◆ **Requirements**
Pick out each line containing the string "that" and copy it.

◆ **Data for this task**
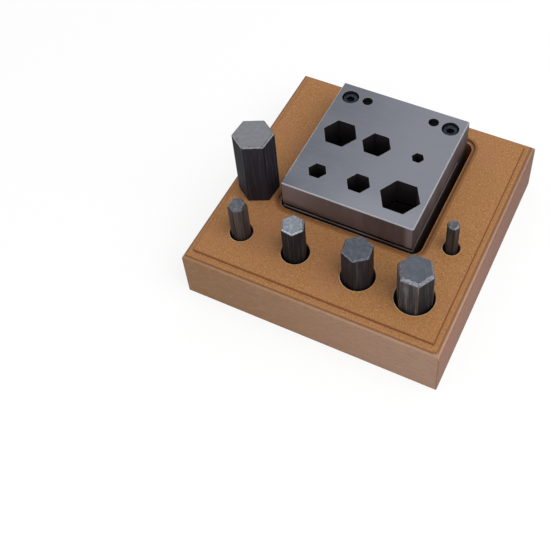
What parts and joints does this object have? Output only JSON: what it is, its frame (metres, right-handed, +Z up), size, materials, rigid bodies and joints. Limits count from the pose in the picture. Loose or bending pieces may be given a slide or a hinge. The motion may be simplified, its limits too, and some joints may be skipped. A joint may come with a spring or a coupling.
{
  "type": "disc cutter",
  "caption": "Hexagon disc cutter for sheet metal: a two-plate steel block with graded hexagonal holes in the pocket of a fibreboard base, which also stores the matching punches.",
  "frame": {"origin": "middle of the base's underside, on the surface that it stands on", "axes": "+Z up, +Y from the front row of punches towards the two screws at the back, +X to the right seen from the front"},
  "size_m": [0.119, 0.121, 0.064],
  "materials": {
    "fibreboard": "bare sanded fibreboard",
    "plate_steel": "ground tool steel",
    "strip_steel": "cold rolled strip",
    "black_oxide": "black oxide, oiled",
    "dowel_steel": "hardened, dark",
    "punch_steel": "hardened hexagon bar, dark sides and bright struck ends"
  },
  "bodies": {
    "base": {"base_board": "fibreboard"},
    "die_block": {"die_plate": "plate_steel", "spacer_strip": "strip_steel", "guide_plate": "plate_steel", "cap_screw_left": "black_oxide", "cap_screw_right": "black_oxide", "dowel_pin_left": "dowel_steel", "dowel_pin_right": "dowel_steel"},
    "punch_16mm": {"punch_16mm": "punch_steel"},
    "punch_14mm": {"punch_14mm": "punch_steel"},
    "punch_12mm": {"punch_12mm": "punch_steel"},
    "punch_9_5mm": {"punch_9_5mm": "punch_steel"},
    "punch_7_5mm": {"punch_7_5mm": "punch_steel"},
    "punch_5mm": {"punch_5mm": "punch_steel"}
  },
  "joints": [
    {"name": "die_block_lift", "type": "slide", "parent": "base", "child": "die_block", "axis": [0, 0, 1], "range_m": [0, 0.02]},
    {"name": "punch_16mm_lift", "type": "slide", "parent": "base", "child": "punch_16mm", "axis": [0, 0, 1], "range_m": [0, 0.02]},
    {"name": "punch_14mm_lift", "type": "slide", "parent": "base", "child": "punch_14mm", "axis": [0, 0, 1], "range_m": [0, 0.02]},
    {"name": "punch_12mm_lift", "type": "slide", "parent": "base", "child": "punch_12mm", "axis": [0, 0, 1], "range_m": [0, 0.021]},
    {"name": "punch_9_5mm_lift", "type": "slide", "parent": "base", "child": "punch_9_5mm", "axis": [0, 0, 1], "range_m": [0, 0.021]},
    {"name": "punch_7_5mm_lift", "type": "slide", "parent": "base", "child": "punch_7_5mm", "axis": [0, 0, 1], "range_m": [0, 0.021]},
    {"name": "punch_5mm_lift", "type": "slide", "parent": "base", "child": "punch_5mm", "axis": [0, 0, 1], "range_m": [0, 0.024]}
  ]
}
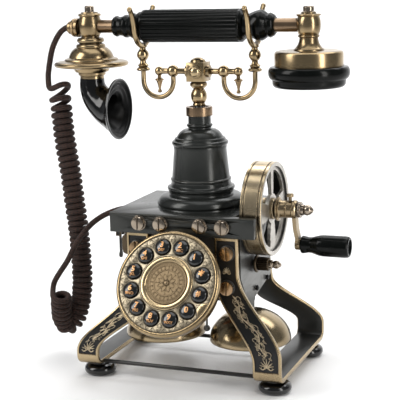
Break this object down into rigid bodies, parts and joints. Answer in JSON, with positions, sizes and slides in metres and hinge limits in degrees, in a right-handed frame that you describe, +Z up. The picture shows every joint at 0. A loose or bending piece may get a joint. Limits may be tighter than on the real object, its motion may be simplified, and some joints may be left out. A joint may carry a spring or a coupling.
{
  "type": "desk telephone",
  "caption": "Open-frame desk telephone with a fork cradle and horn handset, push-button dial plate, gongs, crank with flywheel and coiled handset cord.",
  "frame": {"origin": "centre of the bounding box (without the cord) on the ground", "axes": "+Z up, the dial faces -Y, the crank is on the +X side, +X to the right seen from the front"},
  "size_m": [0.2836, 0.175, 0.3235],
  "materials": {
    "black_paint": "satin",
    "dark_steel": "satin",
    "antique_brass": "aged satin",
    "dial_brass": "engraved, aged",
    "polished_brass": "polished, aged",
    "medallion_brass": "aged matte",
    "finial_bronze": "aged",
    "leg_brass": "aged, dark recess with bright edges",
    "gong_brass": "aged satin",
    "screw_bronze": "aged bronze",
    "screw_nickel": "aged nickel",
    "crank_brass": "aged satin",
    "grey_steel": "satin",
    "foot_black": "glossy",
    "grip_black": "satin",
    "horn_black": "glossy",
    "button_black": "glossy",
    "mat_rubber": "matte",
    "board_green": "matte",
    "jack_black": "satin",
    "coil_copper": "varnished winding",
    "knob_dark": "blackened",
    "cord_textile": "braided"
  },
  "bodies": {
    "base": {"top_box": "black_paint", "tray": "dark_steel", "box_screws": "screw_nickel", "turret": "black_paint", "turret_collar": "antique_brass", "leg_left": "leg_brass", "leg_right": "leg_brass", "leg_screws": "screw_bronze", "feet": "foot_black", "cross_rods": "dark_steel", "side_plate": "grey_steel", "gong_left": "gong_brass", "gong_right": "gong_brass", "gong_nuts": "screw_nickel", "ringer_frame": "dark_steel", "ringer_coils": "coil_copper", "dial_housing": "antique_brass", "dial_bracket": "dark_steel", "dial_face": "dial_brass", "dial_trim": "polished_brass", "medallion": "medallion_brass", "keypad_mat": "mat_rubber", "circuit_board": "board_green", "line_jack": "jack_black", "lever_guard": "antique_brass", "cord_gland": "jack_black", "shaft_bearing": "dark_steel", "cord": "cord_textile"},
    "cradle": {"stem": "grey_steel", "cradle_hub": "antique_brass", "cradle_arms": "antique_brass", "cradle_forks": "antique_brass", "drop_finials": "finial_bronze"},
    "handset": {"grip": "grip_black", "grip_collars": "grip_black", "handset_tube": "antique_brass", "mouth_column": "antique_brass", "horn": "horn_black", "ear_column": "antique_brass", "receiver_can": "antique_brass", "receiver_cap": "horn_black"},
    "crank": {"flywheel": "antique_brass", "crank": "crank_brass", "crank_nut": "screw_nickel"},
    "handle": {"crank_grip": "grip_black"},
    "knob": {"volume_knob": "knob_dark"},
    "striker": {"clapper": "grey_steel"},
    "lever": {"side_lever": "jack_black"},
    "key_1": {"button_1": "button_black"},
    "key_2": {"button_2": "button_black"},
    "key_3": {"button_3": "button_black"},
    "key_4": {"button_4": "button_black"},
    "key_5": {"button_5": "button_black"},
    "key_6": {"button_6": "button_black"},
    "key_7": {"button_7": "button_black"},
    "key_8": {"button_8": "button_black"},
    "key_9": {"button_9": "button_black"},
    "key_0": {"button_0": "button_black"},
    "key_star": {"button_star": "button_black"},
    "key_hash": {"button_hash": "button_black"}
  },
  "joints": [
    {"name": "handset_lift", "type": "slide", "parent": "base", "child": "handset", "axis": [0, 0, 1], "range_m": [0, 0.065], "deforming": ["cord"]},
    {"name": "hook_travel", "type": "slide", "parent": "base", "child": "cradle", "axis": [0, 0, 1], "range_m": [0, 0.004]},
    {"name": "crank_turn", "type": "hinge", "parent": "base", "child": "crank", "pos_m": [0.06065, 0.0195, 0.1474], "axis": [1, 0, 0], "continuous": true},
    {"name": "handle_spin", "type": "hinge", "parent": "crank", "child": "handle", "pos_m": [0.11565, 0.0195, 0.1169], "axis": [1, 0, 0], "continuous": true},
    {"name": "volume_turn", "type": "hinge", "parent": "base", "child": "knob", "pos_m": [0.06065, 0.0195, 0.0972], "axis": [1, 0, 0], "range_deg": [0, 270]},
    {"name": "striker_swing", "type": "hinge", "parent": "base", "child": "striker", "pos_m": [0.0034, 0.0175, 0.0686], "axis": [0, 1, 0], "range_deg": [-3, 3], "stiffness_Nm_per_rad": 0.002},
    {"name": "lever_swing", "type": "hinge", "parent": "base", "child": "lever", "pos_m": [-0.06125, -0.0205, 0.1276], "axis": [0, 1, 0], "range_deg": [0, 20]},
    {"name": "press_1", "type": "slide", "parent": "base", "child": "key_1", "axis": [0, 0.866, -0.5], "range_m": [0, 0.002], "stiffness_N_per_m": 300, "springref_m": -0.001},
    {"name": "press_2", "type": "slide", "parent": "base", "child": "key_2", "axis": [0, 0.866, -0.5], "range_m": [0, 0.002], "stiffness_N_per_m": 300, "springref_m": -0.001},
    {"name": "press_3", "type": "slide", "parent": "base", "child": "key_3", "axis": [0, 0.866, -0.5], "range_m": [0, 0.002], "stiffness_N_per_m": 300, "springref_m": -0.001},
    {"name": "press_4", "type": "slide", "parent": "base", "child": "key_4", "axis": [0, 0.866, -0.5], "range_m": [0, 0.002], "stiffness_N_per_m": 300, "springref_m": -0.001},
    {"name": "press_5", "type": "slide", "parent": "base", "child": "key_5", "axis": [0, 0.866, -0.5], "range_m": [0, 0.002], "stiffness_N_per_m": 300, "springref_m": -0.001},
    {"name": "press_6", "type": "slide", "parent": "base", "child": "key_6", "axis": [0, 0.866, -0.5], "range_m": [0, 0.002], "stiffness_N_per_m": 300, "springref_m": -0.001},
    {"name": "press_7", "type": "slide", "parent": "base", "child": "key_7", "axis": [0, 0.866, -0.5], "range_m": [0, 0.002], "stiffness_N_per_m": 300, "springref_m": -0.001},
    {"name": "press_8", "type": "slide", "parent": "base", "child": "key_8", "axis": [0, 0.866, -0.5], "range_m": [0, 0.002], "stiffness_N_per_m": 300, "springref_m": -0.001},
    {"name": "press_9", "type": "slide", "parent": "base", "child": "key_9", "axis": [0, 0.866, -0.5], "range_m": [0, 0.002], "stiffness_N_per_m": 300, "springref_m": -0.001},
    {"name": "press_0", "type": "slide", "parent": "base", "child": "key_0", "axis": [0, 0.866, -0.5], "range_m": [0, 0.002], "stiffness_N_per_m": 300, "springref_m": -0.001},
    {"name": "press_star", "type": "slide", "parent": "base", "child": "key_star", "axis": [0, 0.866, -0.5], "range_m": [0, 0.002], "stiffness_N_per_m": 300, "springref_m": -0.001},
    {"name": "press_hash", "type": "slide", "parent": "base", "child": "key_hash", "axis": [0, 0.866, -0.5], "range_m": [0, 0.002], "stiffness_N_per_m": 300, "springref_m": -0.001}
  ],
  "couplings": [
    {"joint": "hook_travel", "follows": "handset_lift", "ratio": 0.06}
  ]
}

◆ **Solution**
  "frame": {"origin": "middle of the base's underside, on the surface that it stands on", "axes": "+Z up, +Y from the front row of punches towards the two screws at the back, +X to the right seen from the front"},
Break this object down into rigid bodies, parts and joints. Answer in JSON, with positions, sizes and slides in metres and hinge limits in degrees, in a right-handed frame that you describe, +Z up. The picture shows every joint at 0. A loose or bending piece may get a joint. Limits may be tighter than on the real object, its motion may be simplified, and some joints may be left out. A joint may carry a spring or a coupling.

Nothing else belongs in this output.